=== Do this ===
Repeat the whole of the data, keeping every detail the same.

=== Available data ===
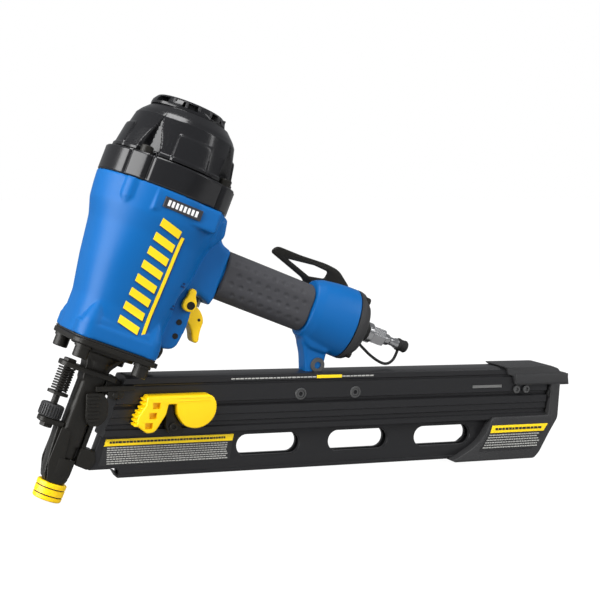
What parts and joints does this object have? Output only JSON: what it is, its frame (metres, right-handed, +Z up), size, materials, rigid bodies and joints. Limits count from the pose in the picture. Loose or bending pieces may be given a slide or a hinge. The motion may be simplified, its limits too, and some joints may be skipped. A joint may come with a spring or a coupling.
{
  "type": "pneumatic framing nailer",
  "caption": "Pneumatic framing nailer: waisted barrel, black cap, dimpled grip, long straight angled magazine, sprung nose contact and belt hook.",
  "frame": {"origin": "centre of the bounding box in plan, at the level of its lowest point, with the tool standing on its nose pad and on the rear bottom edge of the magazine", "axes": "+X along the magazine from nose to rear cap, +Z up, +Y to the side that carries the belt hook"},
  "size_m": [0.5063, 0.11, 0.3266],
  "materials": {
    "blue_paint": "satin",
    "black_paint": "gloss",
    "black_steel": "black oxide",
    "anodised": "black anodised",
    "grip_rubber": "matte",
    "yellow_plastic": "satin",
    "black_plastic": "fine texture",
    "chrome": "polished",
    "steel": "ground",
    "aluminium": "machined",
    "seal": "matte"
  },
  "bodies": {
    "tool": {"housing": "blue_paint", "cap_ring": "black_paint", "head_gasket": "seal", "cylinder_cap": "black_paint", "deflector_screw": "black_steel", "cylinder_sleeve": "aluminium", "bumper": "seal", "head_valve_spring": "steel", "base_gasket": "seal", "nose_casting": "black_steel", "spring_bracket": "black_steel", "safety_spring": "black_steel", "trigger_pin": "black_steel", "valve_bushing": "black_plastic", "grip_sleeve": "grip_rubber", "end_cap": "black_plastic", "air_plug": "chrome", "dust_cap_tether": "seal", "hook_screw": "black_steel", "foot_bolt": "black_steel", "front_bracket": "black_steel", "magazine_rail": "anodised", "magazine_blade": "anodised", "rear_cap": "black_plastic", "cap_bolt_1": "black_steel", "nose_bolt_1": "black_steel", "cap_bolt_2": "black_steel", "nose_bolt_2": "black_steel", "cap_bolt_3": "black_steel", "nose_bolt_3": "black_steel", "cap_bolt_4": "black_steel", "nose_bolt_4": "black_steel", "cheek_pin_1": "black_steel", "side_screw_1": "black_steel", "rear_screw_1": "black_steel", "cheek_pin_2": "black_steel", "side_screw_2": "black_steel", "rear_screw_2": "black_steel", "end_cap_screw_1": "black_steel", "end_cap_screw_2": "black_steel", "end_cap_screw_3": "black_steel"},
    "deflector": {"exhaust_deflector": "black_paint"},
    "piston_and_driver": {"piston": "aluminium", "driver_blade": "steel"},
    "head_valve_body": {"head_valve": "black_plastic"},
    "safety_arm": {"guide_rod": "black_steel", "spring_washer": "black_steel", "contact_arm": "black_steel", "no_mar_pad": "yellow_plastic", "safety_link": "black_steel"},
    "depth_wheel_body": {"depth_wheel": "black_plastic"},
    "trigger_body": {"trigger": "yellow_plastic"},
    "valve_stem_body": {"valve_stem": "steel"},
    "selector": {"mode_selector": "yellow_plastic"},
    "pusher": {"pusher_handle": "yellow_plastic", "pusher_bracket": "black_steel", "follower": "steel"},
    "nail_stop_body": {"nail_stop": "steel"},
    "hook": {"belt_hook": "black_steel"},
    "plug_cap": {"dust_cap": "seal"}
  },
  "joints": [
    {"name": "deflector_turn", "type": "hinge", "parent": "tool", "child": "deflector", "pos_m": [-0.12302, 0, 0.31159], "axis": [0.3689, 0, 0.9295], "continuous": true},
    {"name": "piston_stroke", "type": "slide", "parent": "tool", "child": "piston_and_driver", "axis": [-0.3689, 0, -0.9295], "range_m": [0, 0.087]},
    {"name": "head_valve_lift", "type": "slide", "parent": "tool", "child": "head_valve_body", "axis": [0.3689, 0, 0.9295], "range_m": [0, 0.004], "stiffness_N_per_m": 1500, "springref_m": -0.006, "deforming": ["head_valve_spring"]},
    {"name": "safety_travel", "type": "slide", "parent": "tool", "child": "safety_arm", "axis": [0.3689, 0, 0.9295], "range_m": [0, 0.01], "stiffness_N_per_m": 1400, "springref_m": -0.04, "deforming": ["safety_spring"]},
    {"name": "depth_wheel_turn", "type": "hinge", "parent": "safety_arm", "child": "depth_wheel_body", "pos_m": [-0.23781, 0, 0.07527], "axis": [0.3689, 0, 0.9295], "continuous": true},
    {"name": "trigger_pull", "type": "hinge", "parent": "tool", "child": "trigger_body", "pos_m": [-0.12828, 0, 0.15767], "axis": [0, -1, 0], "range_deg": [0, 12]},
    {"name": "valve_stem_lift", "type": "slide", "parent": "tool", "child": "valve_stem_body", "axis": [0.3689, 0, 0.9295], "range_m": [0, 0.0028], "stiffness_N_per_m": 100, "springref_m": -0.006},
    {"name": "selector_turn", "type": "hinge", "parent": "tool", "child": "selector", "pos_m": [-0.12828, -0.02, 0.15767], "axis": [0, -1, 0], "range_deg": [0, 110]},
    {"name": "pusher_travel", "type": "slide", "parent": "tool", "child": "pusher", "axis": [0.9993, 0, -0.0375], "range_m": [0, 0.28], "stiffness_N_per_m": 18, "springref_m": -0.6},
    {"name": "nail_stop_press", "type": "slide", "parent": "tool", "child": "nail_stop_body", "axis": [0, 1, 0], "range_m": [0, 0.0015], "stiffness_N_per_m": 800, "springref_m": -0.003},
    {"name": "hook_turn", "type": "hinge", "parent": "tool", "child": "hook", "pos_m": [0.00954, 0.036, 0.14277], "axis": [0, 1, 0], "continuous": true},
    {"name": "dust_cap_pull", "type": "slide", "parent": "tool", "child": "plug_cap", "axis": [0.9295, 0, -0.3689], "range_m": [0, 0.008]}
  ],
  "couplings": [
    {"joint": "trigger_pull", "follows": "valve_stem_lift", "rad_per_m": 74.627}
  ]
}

=== Solution to this problem ===
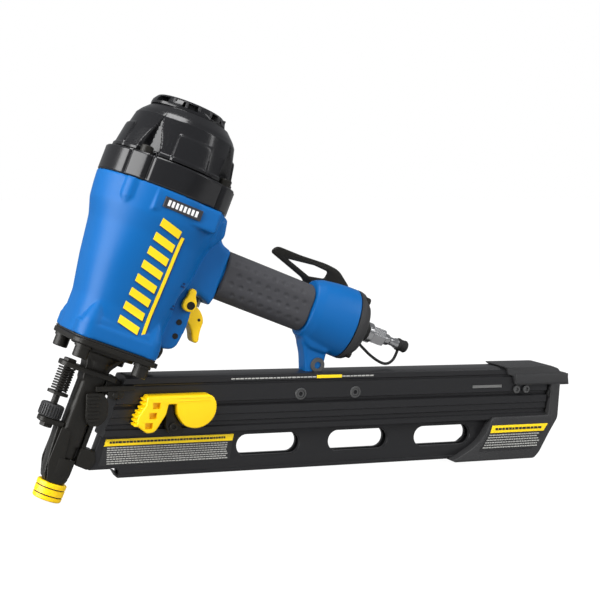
What parts and joints does this object have? Output only JSON: what it is, its frame (metres, right-handed, +Z up), size, materials, rigid bodies and joints. Limits count from the pose in the picture. Loose or bending pieces may be given a slide or a hinge. The motion may be simplified, its limits too, and some joints may be skipped. A joint may come with a spring or a coupling.
{
  "type": "pneumatic framing nailer",
  "caption": "Pneumatic framing nailer: waisted barrel, black cap, dimpled grip, long straight angled magazine, sprung nose contact and belt hook.",
  "frame": {"origin": "centre of the bounding box in plan, at the level of its lowest point, with the tool standing on its nose pad and on the rear bottom edge of the magazine", "axes": "+X along the magazine from nose to rear cap, +Z up, +Y to the side that carries the belt hook"},
  "size_m": [0.5063, 0.11, 0.3266],
  "materials": {
    "blue_paint": "satin",
    "black_paint": "gloss",
    "black_steel": "black oxide",
    "anodised": "black anodised",
    "grip_rubber": "matte",
    "yellow_plastic": "satin",
    "black_plastic": "fine texture",
    "chrome": "polished",
    "steel": "ground",
    "aluminium": "machined",
    "seal": "matte"
  },
  "bodies": {
    "tool": {"housing": "blue_paint", "cap_ring": "black_paint", "head_gasket": "seal", "cylinder_cap": "black_paint", "deflector_screw": "black_steel", "cylinder_sleeve": "aluminium", "bumper": "seal", "head_valve_spring": "steel", "base_gasket": "seal", "nose_casting": "black_steel", "spring_bracket": "black_steel", "safety_spring": "black_steel", "trigger_pin": "black_steel", "valve_bushing": "black_plastic", "grip_sleeve": "grip_rubber", "end_cap": "black_plastic", "air_plug": "chrome", "dust_cap_tether": "seal", "hook_screw": "black_steel", "foot_bolt": "black_steel", "front_bracket": "black_steel", "magazine_rail": "anodised", "magazine_blade": "anodised", "rear_cap": "black_plastic", "cap_bolt_1": "black_steel", "nose_bolt_1": "black_steel", "cap_bolt_2": "black_steel", "nose_bolt_2": "black_steel", "cap_bolt_3": "black_steel", "nose_bolt_3": "black_steel", "cap_bolt_4": "black_steel", "nose_bolt_4": "black_steel", "cheek_pin_1": "black_steel", "side_screw_1": "black_steel", "rear_screw_1": "black_steel", "cheek_pin_2": "black_steel", "side_screw_2": "black_steel", "rear_screw_2": "black_steel", "end_cap_screw_1": "black_steel", "end_cap_screw_2": "black_steel", "end_cap_screw_3": "black_steel"},
    "deflector": {"exhaust_deflector": "black_paint"},
    "piston_and_driver": {"piston": "aluminium", "driver_blade": "steel"},
    "head_valve_body": {"head_valve": "black_plastic"},
    "safety_arm": {"guide_rod": "black_steel", "spring_washer": "black_steel", "contact_arm": "black_steel", "no_mar_pad": "yellow_plastic", "safety_link": "black_steel"},
    "depth_wheel_body": {"depth_wheel": "black_plastic"},
    "trigger_body": {"trigger": "yellow_plastic"},
    "valve_stem_body": {"valve_stem": "steel"},
    "selector": {"mode_selector": "yellow_plastic"},
    "pusher": {"pusher_handle": "yellow_plastic", "pusher_bracket": "black_steel", "follower": "steel"},
    "nail_stop_body": {"nail_stop": "steel"},
    "hook": {"belt_hook": "black_steel"},
    "plug_cap": {"dust_cap": "seal"}
  },
  "joints": [
    {"name": "deflector_turn", "type": "hinge", "parent": "tool", "child": "deflector", "pos_m": [-0.12302, 0, 0.31159], "axis": [0.3689, 0, 0.9295], "continuous": true},
    {"name": "piston_stroke", "type": "slide", "parent": "tool", "child": "piston_and_driver", "axis": [-0.3689, 0, -0.9295], "range_m": [0, 0.087]},
    {"name": "head_valve_lift", "type": "slide", "parent": "tool", "child": "head_valve_body", "axis": [0.3689, 0, 0.9295], "range_m": [0, 0.004], "stiffness_N_per_m": 1500, "springref_m": -0.006, "deforming": ["head_valve_spring"]},
    {"name": "safety_travel", "type": "slide", "parent": "tool", "child": "safety_arm", "axis": [0.3689, 0, 0.9295], "range_m": [0, 0.01], "stiffness_N_per_m": 1400, "springref_m": -0.04, "deforming": ["safety_spring"]},
    {"name": "depth_wheel_turn", "type": "hinge", "parent": "safety_arm", "child": "depth_wheel_body", "pos_m": [-0.23781, 0, 0.07527], "axis": [0.3689, 0, 0.9295], "continuous": true},
    {"name": "trigger_pull", "type": "hinge", "parent": "tool", "child": "trigger_body", "pos_m": [-0.12828, 0, 0.15767], "axis": [0, -1, 0], "range_deg": [0, 12]},
    {"name": "valve_stem_lift", "type": "slide", "parent": "tool", "child": "valve_stem_body", "axis": [0.3689, 0, 0.9295], "range_m": [0, 0.0028], "stiffness_N_per_m": 100, "springref_m": -0.006},
    {"name": "selector_turn", "type": "hinge", "parent": "tool", "child": "selector", "pos_m": [-0.12828, -0.02, 0.15767], "axis": [0, -1, 0], "range_deg": [0, 110]},
    {"name": "pusher_travel", "type": "slide", "parent": "tool", "child": "pusher", "axis": [0.9993, 0, -0.0375], "range_m": [0, 0.28], "stiffness_N_per_m": 18, "springref_m": -0.6},
    {"name": "nail_stop_press", "type": "slide", "parent": "tool", "child": "nail_stop_body", "axis": [0, 1, 0], "range_m": [0, 0.0015], "stiffness_N_per_m": 800, "springref_m": -0.003},
    {"name": "hook_turn", "type": "hinge", "parent": "tool", "child": "hook", "pos_m": [0.00954, 0.036, 0.14277], "axis": [0, 1, 0], "continuous": true},
    {"name": "dust_cap_pull", "type": "slide", "parent": "tool", "child": "plug_cap", "axis": [0.9295, 0, -0.3689], "range_m": [0, 0.008]}
  ],
  "couplings": [
    {"joint": "trigger_pull", "follows": "valve_stem_lift", "rad_per_m": 74.627}
  ]
}